To that end, we called upon our existing Billing and Coding Compliance Committee to charter a RAC task force, which consists of representatives from HIM, patient accounting, compliance, revenue integrity and case management. In addition, we reconfigured duties in the HIM department so that one of our staff members can act as the dedicated RAC coordinator.

Road Map to Preparing for the RAC
Areas to Review: At Gwinnett, we have continued to emphasize concurrent reviews of clinical documentation, coding, and medical necessity. We have reviewed our Program for Evaluating Payment Patterns Electronic Reports (PEPPER) and known RAC target areas, and conducted internal claims trend analyses. We are carrying out concurrent medical record reviews, whenever possible, on approximately 300 claims involving roughly 50 MS-DRGs. We review the claims to identify specific areas that may require a more in-depth review or further education and staff training. Some of the areas that we are reviewing include:

      Neulasta Units of Service
      Excisional Wound Debridement
      Observation status versus Inpatient status and the
         appropriate use of Condition Code 44
      One-day stays (excluding transfers)
      Proportion of discharge MS-DRGs with complications or
         comorbidity as compared to discharge MS-DRGs with or
         without complications or comorbidity.

IT to support coding and documentation: Perhaps most important is our implementation of information technology that supports our case managers.
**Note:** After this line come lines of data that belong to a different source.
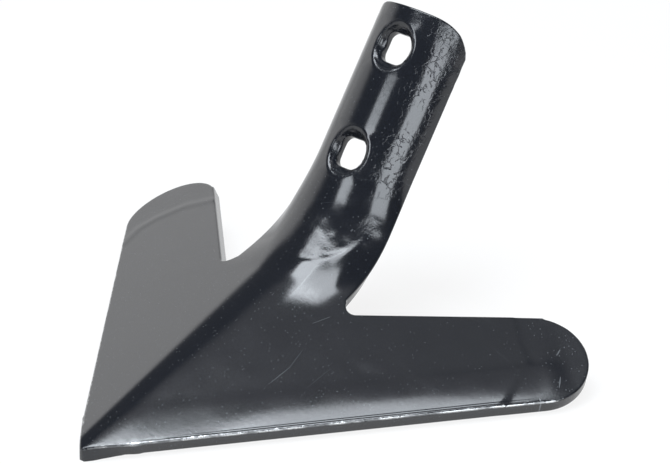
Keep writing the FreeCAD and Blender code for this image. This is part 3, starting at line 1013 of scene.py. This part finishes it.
@dataclass(frozen=True)
class PaintSkin:
    """Surface of sprayed paint: orange peel, fine grain, and wrinkled skin where it is thick.

    Peel, grain and scuffed hold a pattern's scale and its height.
    """

    peel: tuple[float, float] = (0.42, 0.11)
    grain: tuple[float, float] = (2.6, 0.045)
    scuffed: tuple[float, float] = (1.15, 0.95)
    wrinkle: float = 0.36
    wander: float = 4.2
    puff: float = 0.14
    groove: float = 0.9

    def make(self) -> bpy.types.ShaderNodeTree:
        """Build the group.

        Returns:
            The group, which puts out a height and a mask of the wrinkles' lines.
        """
        maker = GroupMaker("paint_skin", {"Place": "Vector", "Crackle": "Float", "Scuff": "Float"},
                           {"Height": "Float", "Lines": "Float"})
        wire, source = maker.wiring, maker.source
        place, crackle, scuff = source["Place"], source["Crackle"], source["Scuff"]
        peel = wire.times(wire.noise(place, self.peel[0], 2.0), self.peel[1])
        grain = wire.times(wire.noise(place, self.grain[0], 3.0), self.grain[1])
        wander = wire.add("ShaderNodeTexNoise")
        wire.feed(wander, {"Vector": place, "Scale": 0.35, "Detail": 3.0})
        bent = wire.add("ShaderNodeVectorMath", operation="MULTIPLY_ADD")
        wire.feed(bent, {0: wander.outputs["Color"], 1: (self.wander, self.wander, 0.0), 2: place})
        flat = wire.stretch(bent.outputs[0], 0.25, (1.0, 0.72, 0.0))
        cells = wire.add("ShaderNodeTexVoronoi", feature="DISTANCE_TO_EDGE")
        wire.feed(cells, {"Vector": flat, "Scale": self.wrinkle})
        line = wire.span(cells.outputs["Distance"], 0.012, 0.085, 1.0, 0.0)
        broken = wire.span(wire.noise(place, 0.22, 1.0), 0.42, 0.56, 0.0, 1.0)
        lines = wire.times(wire.times(line, broken), crackle)
        puff = wire.times(wire.span(cells.outputs["Distance"], 0.0, 0.4, 0.0, self.puff), crackle)
        rough = wire.times(wire.noise(place, self.scuffed[0], 4.0), wire.times(scuff, self.scuffed[1]))
        total = wire.plus(wire.plus(peel, grain), wire.plus(puff, rough))
        total = wire.minus(total, wire.times(lines, self.groove))
        wire.join(total, maker.sink["Height"])
        wire.join(lines, maker.sink["Lines"])
        return maker.tree


@dataclass(frozen=True)
class FineScratches:
    """Hair-thin scratches and dust specks all over the paint."""

    layers: tuple[tuple[float, float, float], ...] = ((0.6, 3.0, 0.60), (-0.9, 11.0, 0.62), (2.1, 23.0, 0.61))
    speck_scale: float = 0.62
    speck_size: float = 0.12
    speck_growth: float = 0.07
    speck_gaps: float = 0.52

    def make(self) -> bpy.types.ShaderNodeTree:
        """Build the group.

        Returns:
            The group, which puts out a mask of the scratches and one of the specks.
        """
        maker = GroupMaker("fine_scratches", {"Place": "Vector", "Scuff": "Float"},
                           {"Scratches": "Float", "Specks": "Float"})
        wire, source = maker.wiring, maker.source
        place = source["Place"]
        found = None
        for turn, seed, fill in self.layers:
            swirl = wire.add("ShaderNodeTexNoise")
            wire.feed(swirl, {"Vector": place, "Scale": 0.02, "Detail": 1.0})
            moved = wire.add("ShaderNodeVectorMath", operation="MULTIPLY_ADD")
            wire.feed(moved, {0: swirl.outputs["Color"], 1: (26.0, 26.0, 0.0), 2: place})
            lines = wire.noise(wire.stretch(moved.outputs[0], turn, (0.045, 1.9, 0.0), (seed, seed, 0.0)), 1.0, 1.0)
            sparse = wire.span(wire.noise(wire.stretch(place, 0.0, (1.0, 1.0, 1.0), (seed, 0.0, 0.0)), 0.045, 1.0),
                               0.46, 0.64, 0.0, 1.0)
            hair = wire.times(wire.span(lines, fill + 0.05, fill + 0.12, 0.0, 1.0), sparse)
            found = hair if found is None else wire.most(found, hair)
        dots = wire.add("ShaderNodeTexVoronoi", feature="F1")
        wire.feed(dots, {"Vector": place, "Scale": self.speck_scale})
        level = wire.plus(self.speck_size, wire.times(source["Scuff"], self.speck_growth))
        tint = wire.add("ShaderNodeSeparateColor")
        wire.join(dots.outputs["Color"], tint.inputs[0])
        chosen = wire.math("GREATER_THAN", tint.outputs[0], self.speck_gaps)
        speck = wire.times(wire.math("LESS_THAN", dots.outputs["Distance"], level), chosen)
        wire.join(found, maker.sink["Scratches"])
        wire.join(speck, maker.sink["Specks"])
        return maker.tree


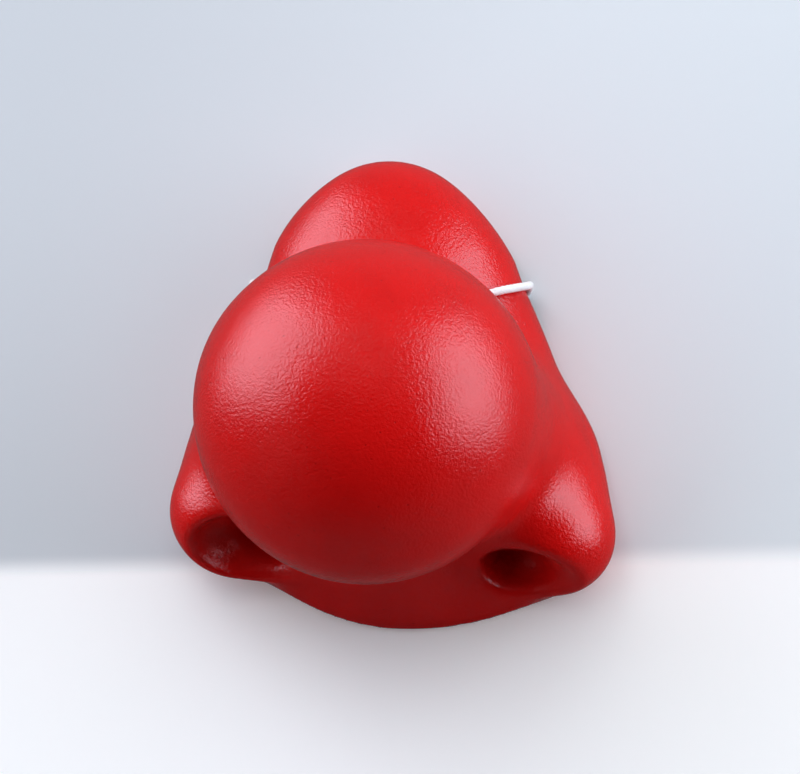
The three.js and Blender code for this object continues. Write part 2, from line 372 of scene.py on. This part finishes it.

These professionals prepare the coding and clinical documentation submitted to Medicare on a daily basis. An online case management system makes it possible to improve DRG accuracy by guiding case managers to properly document clinical reviews, query physicians and obtain payment authorizations.

The online case management system is connected to McKesson's InterQual®, evidence-based clinical decision support criteria. The criteria helps case managers determine the optimal route of care and use the most appropriate DRG codes for each patient. The automated system, for example, makes it easier to match patients to specific criteria required to classify them as one-day inpatient stays instead of observation patients.

RAC database to manage audit requests: We are planning to invest in a RAC database to help us keep the audit process on track and respond to requests in a time-sensitive manner. Each of these requests comes with a deadline: 45 days to supply medical records and 30 days to file appeals on cases. If hospitals do not reply within the specified times, the RAC can identify the claim as an overpayment.

Future Plans to Ease the RAC Process
As we move toward an enterprise revenue management environment over the next several years, we will eliminate the need for separate case management and RAC tracking technologies. Instead, all of the functionality inherent in these systems will be a part of McKesson's Horizon Enterprise Revenue Management™, a comprehensive financial solution that improves the economics of care. The entire clinical documentation, coding and billing process will be streamlined since documentation and tracking will be part of our natural workflow rather than separate data entry chores. This will enable us to forge a new and easier path for surviving a RAC Audit.

Cathy Dougherty, FHFMA, is the Assistant Vice President of Revenue Management at Gwinnett Health System in Lawrenceville, Ga., where she has been employed since 1990. She is currently responsible for revenue cycle operations, including Patient Access, Health Information Management, the Clinical Documentation Program, Case Management and Discharge Planning, Patient Accounts, and Revenue Integrity, which includes charge master maintenance and charge audit. She has been employed in healthcare revenue cycle management for 25 years. She is a Certified Healthcare Professional (CHFP) and a Fellow in HFMA and a Past President of the Georgia Chapter of HFMA.